Alterado em 27/04/2023 às 15:08

Os debates sobre inflação, juros e arcabouço fiscal no Senado mostraram que, apesar de todas as evidências apontarem forte desaceleração da economia (e da inflação, movimento este ajudado pela supersafra agrícola que evita um tombo do PIB neste 1º trimestre, expresso nos demais indicadores), não há qualquer chance de o Comitê de Política Monetária do Banco Central (Copom) acenar com baixa da Selic (em 13,75% ao ano) ainda neste semestre, no comunicado da reunião de 2 e 3 de maio, que deve manter a Selic estável.

O presidente do Banco Central, Roberto Campos Neto, argumenta que os dados do BC mostram resistências em núcleos importantes de preços de serviços. Ou seja, a injeção de sangue da safra agrícola, derruba preços de grãos (soja, milho, arroz e feijão) e, por tabela, as de carnes, aves e suínos, cevados por ração à base de milho e soja, além de frear a alta do leite e laticínios, não foi anulou o ímpeto altista em serviços e produtos monitorados que retomam parte dos impostos cortados eleitoralmente em 2022.

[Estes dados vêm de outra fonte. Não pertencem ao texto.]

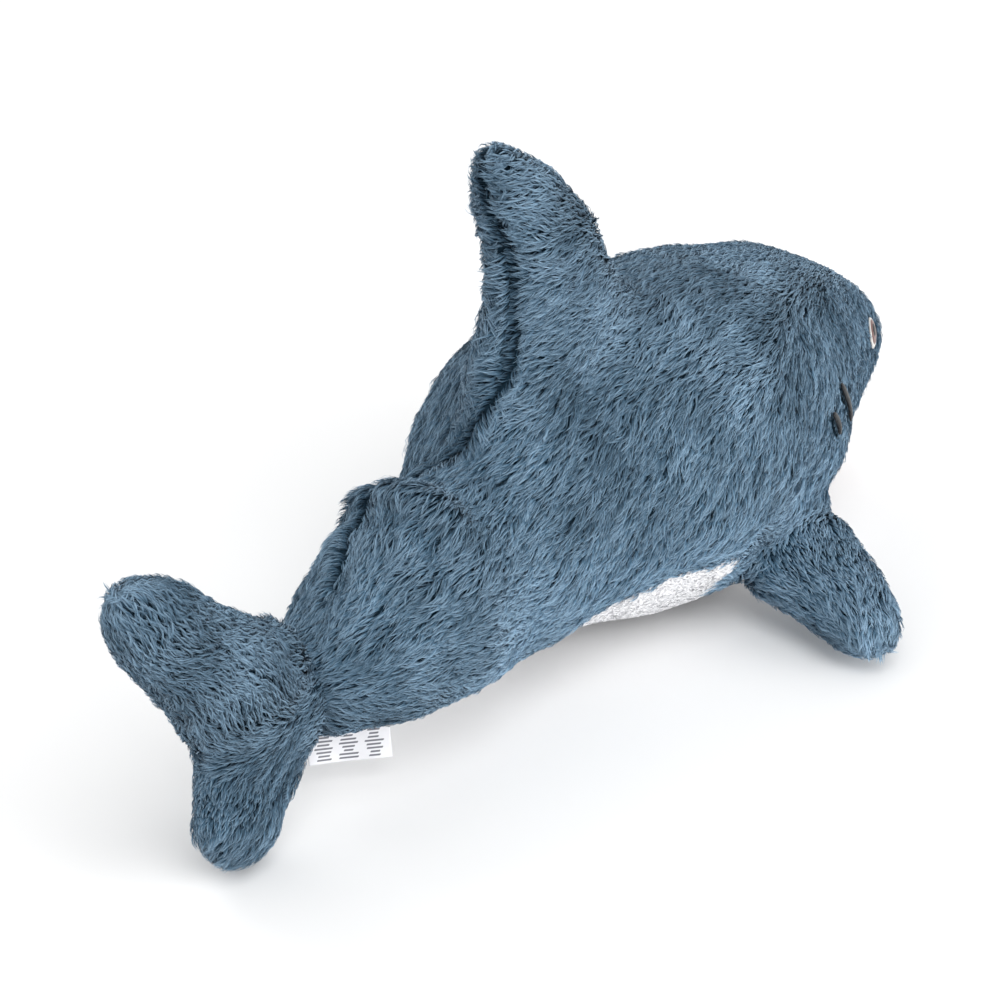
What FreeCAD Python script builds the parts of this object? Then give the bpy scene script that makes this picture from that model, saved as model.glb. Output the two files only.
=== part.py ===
import FreeCAD, Part
import math
import os

# Stuffed toy shark lying on its belly. Millimetres, +X to the nose, +Y to its left, +Z up.
# The origin is on the surface it lies on, under the middle of its length and width.

Vector = FreeCAD.Vector
X_AXIS = Vector(1, 0, 0)
Y_AXIS = Vector(0, 1, 0)
Z_AXIS = Vector(0, 0, 1)
FAR = 400.0

# Trunk, from the tail to the nose: x, top height, bottom height, half width, middle to the left.
TRUNK = [
    (-206, 92, 50, 15, 0),
    (-172, 92, 44, 20, 0),
    (-148, 96, 36, 28, 0),
    (-120, 111, 28, 38, 0),
    (-100, 121, 23, 43, 0),
    (-78, 129, 20, 48, -0.5),
    (-54, 126, 19, 47.5, -0.5),
    (-30, 139, 19, 53, 1),
    (0, 157, 14, 63, 5),
    (30, 162, 5, 74, 5),
    (62, 167, -2, 81, 1),
    (105, 168, -3, 80, 0),
    (158, 157, 3, 69, 0),
    (205, 138, 24, 51, 0),
    (240, 116, 35, 37, 0),
    (264, 96, 50, 22, 0),
    (275, 82, 67, 8, 0),
]
PANEL = 4.0            # plush backing with its pile pressed flat
FIT_GAP = 0.3          # between a panel and the stuffing behind it
RING_POINTS = 14
# Edge between the blue side panels and the white belly panel: x, height.
BELLY_EDGE = [(-215, 48), (-162, 44), (-120, 36), (-60, 33), (0, 42), (18, 51), (42, 56), (75, 56),
              (110, 50), (170, 50), (240, 60), (290, 70)]

# Bend behind the dorsal fin and bend at the tail fin: both turn about upright lines.
WAIST_X = -60.0
WAIST_R = 50.0
TAIL_X = -178.0
TAIL_R = 33.0
BEND_GAP = 0.6
SLIVER_SHARE = 0.05
STOCK_YAW = 2.0        # the tail lies turned a little to the toy's right
TAIL_YAW = 3.0

# Dorsal fin, upwards: height, trailing x, leading x, half thickness.
DORSAL = [
    (140, -30, 84, 17),
    (177, -30, 65, 18),
    (204, -26, 48, 17),
    (228, -28, 35, 16),
    (257, -34, 9, 13),
    (272, -35, -13, 8),
]
DORSAL_HINGE_REAR = Vector(-33, 0, 114)
DORSAL_HINGE_FRONT = Vector(82, 0, 130)
DORSAL_ROOT_R = 41.0
DORSAL_ROOT_X = 1.0       # rear end of the fin's round root, clear of the tail stock's bend
DORSAL_SWING = (-21, -14, -7, 0, 7, 14, 21)   # turns at which the fin stays clear of the back
WAIST_SWING = (-18, -9, 11, 22)               # turns of the tail stock that pass under the fin

# Pectoral fin on the right, outwards from its root: share of the span, half chord, half thickness.
PECTORAL = [(0.0, 35, 12.5), (0.25, 33, 13), (0.55, 27, 13.5), (0.8, 22, 12.5), (1.0, 13, 8)]
PECTORAL_REAR = Vector(92, -57, 30)
PECTORAL_FRONT = Vector(152, -57, 46)
PECTORAL_TIP = Vector(97, -143, 17.5)
PECTORAL_ROOT_R = 21.0
PECTORAL_TIP_TURN = 6.0
PECTORAL_SWING = (-9, 0, 10, 20, 29.5)   # turns at which the fin stays clear of the trunk
SWING_GAP = 0.8

# Tail fin lobes from the middle of the fin: share of the length, half chord, half thickness.
LOBE_START = Vector(-188, 0, 74)
UPPER_TIP = Vector(-267, 0, 169)
LOWER_TIP = Vector(-212, 0, 8)
UPPER = [(0.0, 39, 21), (0.25, 31, 20), (0.5, 24, 18), (0.75, 21, 16), (1.0, 13, 9)]
LOWER = [(0.0, 39, 21), (0.4, 31, 19), (0.75, 26, 16), (1.0, 16, 9)]

# Embroidered eyes and gill lines, on the sides of the head.
EYE_X = 230.0
EYE_Z = 88.0
EYE_LAYERS = [("eye_white", 8.0), ("eye_iris", 5.6), ("eye_pupil", 2.9)]
EYE_LAYER = 0.7
STITCH_GAP = 0.15      # between sewn layers and the cloth under them
GILLS = [((154, 105), (166, 79)), ((139, 98), (145, 84))]
GILL_WIDTH = 3.4
GILL_HEIGHT = 1.4

# Mouth under the snout: a felt lining and a zigzag strip of felt teeth along its front edge.
MOUTH_CENTRE_X = 214.0
MOUTH_FRONT = 38.0
MOUTH_BACK = 20.0
MOUTH_HALF_WIDTH = 30.0
MOUTH_LAYER = 0.9
TEETH = 10
TOOTH_LENGTH = 8.0

# Care label of satin ribbon, sewn in under the tail stock: flat size, middle of its seam,
# direction along the seam and the way it hangs.
LABEL_LONG = 40.0
LABEL_OUT = 17.0
LABEL_THICK = 0.8
LABEL_SEAM = Vector(-130, 0, 29.2)
LABEL_ALONG = Vector(0.85, -0.5, -0.15)
LABEL_HANG = Vector(-0.3, -0.4, -0.85)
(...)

O IPCA-15 do mês de abril variou 0,57%, abaixo das expectativas de variação de 0,61%. Em 12 meses, o IPCA-15 desacelerou de 5,36% para 4,16%, contra expectativas de 4,20%. É o menor número desde outubro de 2020. A LCA Consultores está prevendo que o IPCA cheio de abril, a ser conhecido dia 12 de maio, ficará, no máximo, em 0,48%, sendo mais provável uma taxa de 0,37%. Nos dois casos será mantida (apesar da recomposição de preços monitorados) a desaceleração das taxas mensais (0,84% em fevereiro, 0,71% em março)



IPCA abaixo de 4% em 12 meses

No acumulado de 12 meses a queda será emblemática, se confirmada a previsão de 0,48% ou a última revisão de 0,37% (detalhe: nos últimos meses o comportamento tem sido sempre inferior às previsões do mercado). Como a inflação de abril de 2022 foi muito alta (1,06%), no 1º caso (IPCA de 0,48%), a taxa em 12 meses cairia dos 4,65% de março para 4,05%. No 2º caso, a 3,93%.

Se o Copom mantiver inalterada a taxa Selic e não fizer qualquer aceno de baixa a curto prazo (as próximas reuniões são em 20 e 21 de junho; 1 e 2 de agosto; e 19 e 20 de setembro – justamente o período em que houve deflação pelos cortes de impostos de combustíveis, energia e comunicações), haverá forte aumento dos juros reais, ou seja, a taxa Selic, descontada a inflação (IPCA) aumentará mesmo se continuar estável.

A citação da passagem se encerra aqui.